If these perspectives are to be integrated and harmonised into a coherent whole, some will have to be regarded as the overarching, governing perspectives, and all others subsumed under them. In the author's view, the ecological and social justice perspectives will have to be the overarching perspectives, and all other perspectives subordinated to them. In particular, engineering and economics, which have so far been the dominant disciplines, must be firmly kept under check by ecology and by the idea of social justice.
Keeping in mind Gandhiji's firm conviction that rights flow from responsibilities, we can consider combining the ecological and social justice perspectives into a moral responsibility perspective or, in other words, an ethical or dharma perspective.
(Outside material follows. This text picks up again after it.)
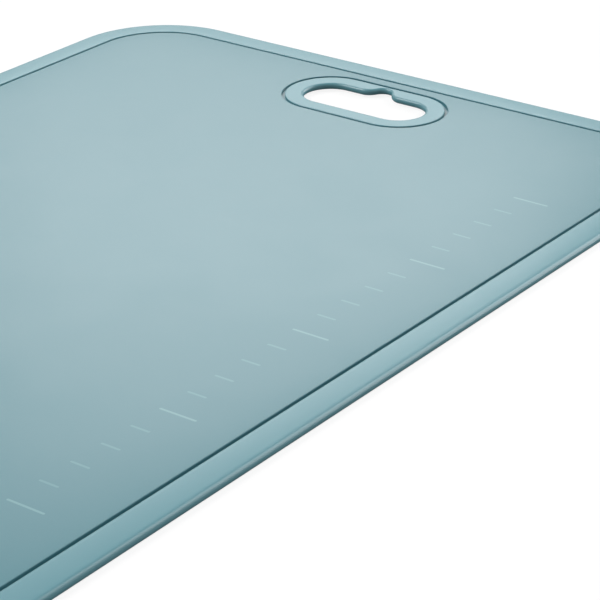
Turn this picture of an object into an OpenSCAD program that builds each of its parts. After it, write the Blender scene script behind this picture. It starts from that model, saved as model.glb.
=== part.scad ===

Let us think in terms of our responsibility or dharma in relation to:
• the poor, deprived, disadvantaged, or disempowered;
• other humans sharing the resource with us, including those in our State or other States, our country or other countries, our generation or future generations;
• other species or forms of life;
• rivers, lakes, aquifers, forests, nature in general, Planet Earth itself.
That is the overarching perspective that this writer would like to propose. In place of the current slogan of Integrated Water Resource Management or IWRM about which he has strong reservations, he would like to offer the alternative formulation of Responsible, Harmonious, Just and Wise Use of Water.
Alas, RHJWUW is not a catchy term like IWRM. The latter term has come to stay, but it should really be understood to mean the former.